In a hard credit/soft credit world, we would have done one of two things. We would have soft credits for both Westley and Buttercup for the second Dread Pirate Roberts Clothing emporium gift, and we wouldn’t be able to tell that those two soft credits were pointing to the same gift and that we shouldn’t count them from both of their records. The other alternative would be to only have a soft credit on Westley’s record, and Buttercup’s giving total, on her record alone, would make it look like she had no part of the gift and her total would not be $1,205 in recognition credit but $205.

The benefit of this recognition credit system over the hard credit/soft credit method is we don’t have to mix where we are pulling information from in Blackbaud CRM ™ , particularly when writing queries or reports. All the data can be pulled from the Recognition Credit area and all we have to do is filter on credit types to include or exclude the transactions we want to count. We can always tell that a Spouse credit is a duplicate of a Self credit, so we can exclude the Spouse credits from totals when looking at Westley’s and Buttercup’s joint giving. Same goes for Spouse Third-Party and Third-Party. Spouse Third-Party credits are already noted on the other spouse’s record, so they can be filtered away when we are trying to get joint giving totals. But we want them on Buttercup’s record so we can see them when we are looking solely at her, or we are pulling a prospect list of “women who have given $1,000 or more”, or “people whose names start with ‘B’ who have given $1,000 or more”, for whatever reason.

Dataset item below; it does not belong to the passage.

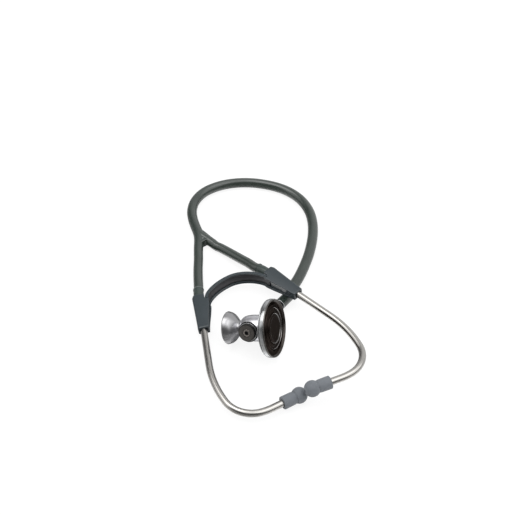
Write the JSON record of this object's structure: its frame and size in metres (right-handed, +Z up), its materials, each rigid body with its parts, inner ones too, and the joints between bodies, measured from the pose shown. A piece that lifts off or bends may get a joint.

We can’t get that kind of detail from the revenue history tab. We can’t get that kind of detail from regular old hard credits/soft credits, because we can’t filter by type with those and we can’t get rid of duplicates between spouses and see which credits should only be counted once when gathering joint giving numbers. And we lose valuable information potentially, if we leave credits off Westley’s or Buttercup’s records. And that would be inconceivable!